Tom Glavine, who will be at the gates of Cooperstown, N.Y., in July to greet his former Braves’ teammate, said, “He was more competitive across the board than anybody.”

Where does Smoltz slide in this Braves’ Hall of Fame rotation with Maddux and Glavine?

“It depends on the time of the season,” Glavine said. “That was the beauty of it. One of us always had the hot hand.”

Smoltz had it when the Braves needed it most.

The fact he wasn’t a numbers-driven guy made him unique for a baseball player, but given his career, is perfectly logical. When he was drafted by Detroit in 1985 — finally, as the 574th pick and in the 22nd round, 20 rounds later than he expected — he didn’t set typical pitching goals related to wins or strikeouts.
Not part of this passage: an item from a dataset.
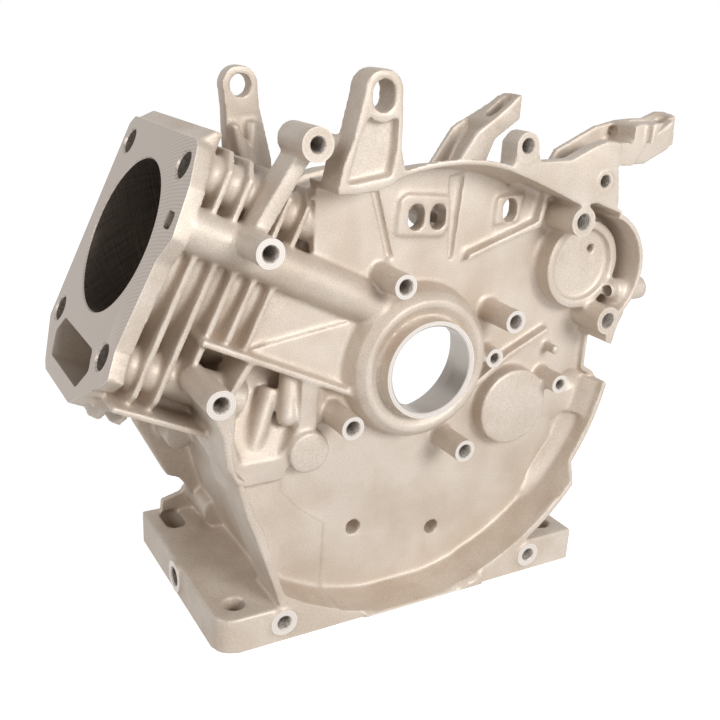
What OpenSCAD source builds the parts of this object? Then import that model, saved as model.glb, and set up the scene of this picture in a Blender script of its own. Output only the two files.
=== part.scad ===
// Single-cylinder engine crankcase with its cast-in cylinder liner.
// Frame: origin on the crankshaft axis at the face of the oil seal ring,
// X to the right, Y from the flywheel side to the open side, Z up.

/* [Crankshaft bore] */
// Bore that takes the crankshaft oil seal
seal_d = 46; // [42:0.5:49]
// Depth of the oil seal bore
seal_depth = 13; // [12:0.5:14]
// Outside of the machined ring around the seal
ring_d = 52; // [51:0.5:56]
// Bore that takes the main ball bearing
bearing_d = 62; // [56:1:66]
// Depth of the bearing bore behind the seal
bearing_depth = 17; // [14:1:19]
// Outside of the bearing housing inside the case
housing_d = 80; // [74:1:86]
// Outside of the raised hub on the flywheel side
hub_d = 82; // [74:1:86]
// How far the hub crest stands behind the ring face
hub_back = 5; // [3:0.5:7]

/* [Cylinder] */
// Cylinder bore, the inside of the liner
bore_d = 77; // [70:0.5:80]
// Wall of the cast-in liner
liner_wall = 2.5; // [2:0.25:3.5]
// Distance from the crankshaft axis to the head deck
deck_height = 150; // [146:1:154]
// Distance from the crankshaft axis to the lower end of the liner
liner_start = 48; // [44:1:56]
// Tilt of the cylinder above the horizontal
tilt = 25; // [22:1:28]
// Distance of the cylinder axis behind the ring face
cylinder_y = 70; // [68:1:72]
// Aluminium wall around the liner
barrel_wall = 5.5; // [4.5:0.5:7]
// Thickness of the head flange
deck_t = 8; // [6:0.5:10]
// Head bolt holes
head_bolt_d = 12.5; // [10:0.5:13]
// Spacing of the head bolts along the crankshaft
head_bolt_y = 80; // [78:0.5:82]
// Spacing of the head bolts across the crankshaft
head_bolt_v = 92; // [90:0.5:94]
// Offset of the head bolt pattern below the bore axis
head_bolt_drop = 4; // [2:0.5:6]
// Outside of the columns around the head bolts
bolt_column_d = 19; // [17:0.5:21]

/* [Cooling fins] */
// Number of fins below the head flange
fin_count = 5; // [3:1:5]
// Thickness of a fin
fin_t = 2.8; // [2:0.1:4]
// Distance from one fin to the next
fin_pitch = 10.4; // [9.5:0.1:10.8]
// Distance from the deck face to the middle of the first fin
fin_drop = 16; // [14:0.5:17]

/* [Flywheel side] */
// Front plane of the rim and the feet, ahead of the ring face
front_y = -4; // [-6:0.5:-2]
// Distance from the ring face back to the dish floor
floor_y = 19.5; // [17:0.5:21]
// Thickness of the dish floor
wall = 6; // [4.5:0.5:8]
// Inner radius of the rim along the bottom of the dish
rim_r = 131.3; // [130:0.1:132.5]
// Thickness of the rim
rim_t = 3.3; // [2.5:0.1:5]
// Pitch circle of the four stator bosses
stator_pcd = 103; // [101:0.5:105]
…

He just wanted to pitch — for as long as possible.

“I thought about surviving,” he said. “Everything I was taught growing up was about never being complacent about what you are. I had this big roller-coaster start to my career. I went to the All-Star game in my first full year (1989), won 11 games (in the first half), then I won one game in the second half. I went through enough of those things that it forced me to push myself as hard as I could. But I always envisioned myself pitching into my 40s. I always envisioned myself finding a way, finding the next adjustment.”

He vividly remembers his days as a youth in Detroit, pitching to a brick wall 45 feet away.

In his mind, he went 99-1. Why?

“100-0 doesn’t sound believable.”

He spent most of his career as a starter, winning 213 games. He won a Cy Young in 1996 (24-8, 2.94), finished in the top seven in voting four other times and pitched in eight All-Star games. He would’ve won a lot more games if not for the three-plus seasons he spent as the team’s closer, which resulted in 154 saves, as well as the time lost from injuries.

But Smoltz and Hall of Famer Dennis Eckersley are the only two pitchers in history to record 20-win and 50-save seasons, and Smoltz is the only pitcher with 200-plus wins and 150-plus saves. That’s a lot of history.

Most impressive of all was what happened in October.

For a franchise often associated with postseason fizzles, Smoltz was like the anti-Brave. He was 15-4 with a 2.67 ERA in 41 playoff starts. In 1991, the season Smoltz says best defines “what makes me tick,” he was 12-2 with a 2.63 ERA in the second half after a miserable first half (2-11, 5.16). He won the National League West Division clincher against Houston and the NLCS Game 7 winner over Pittsburgh.

Both were complete games, and the pennant winner was a shutout.

Food poisoning prevented him from starting the first three games of the World Series against Minnesota. But he won his Game 4 start 3-2 to even the series. Then he shut out the Twins for 7 2/3 innings in the Metrodome, only to have the Braves ultimately lose 1-0 in 10 innings to Jack Morris.

That October, we learned all we would need to know about John Smoltz.

How could he be so comfortable in those moments, when even other great pitchers of his generation failed?

“In my mind, in my own cathedral, I had already played it out (as a youth),” he said. “Ernie Harwell was doing the announcing, and I was doing the pitching.”

He didn’t take PEDs to aid in recovery or pop “greenies” to stay alert over the long baseball season. He wouldn’t even drink coffee. He found value in, “putting your head on the pillow, knowing you did the right thing.”

That was never in doubt. The Hall of Fame just got a little better.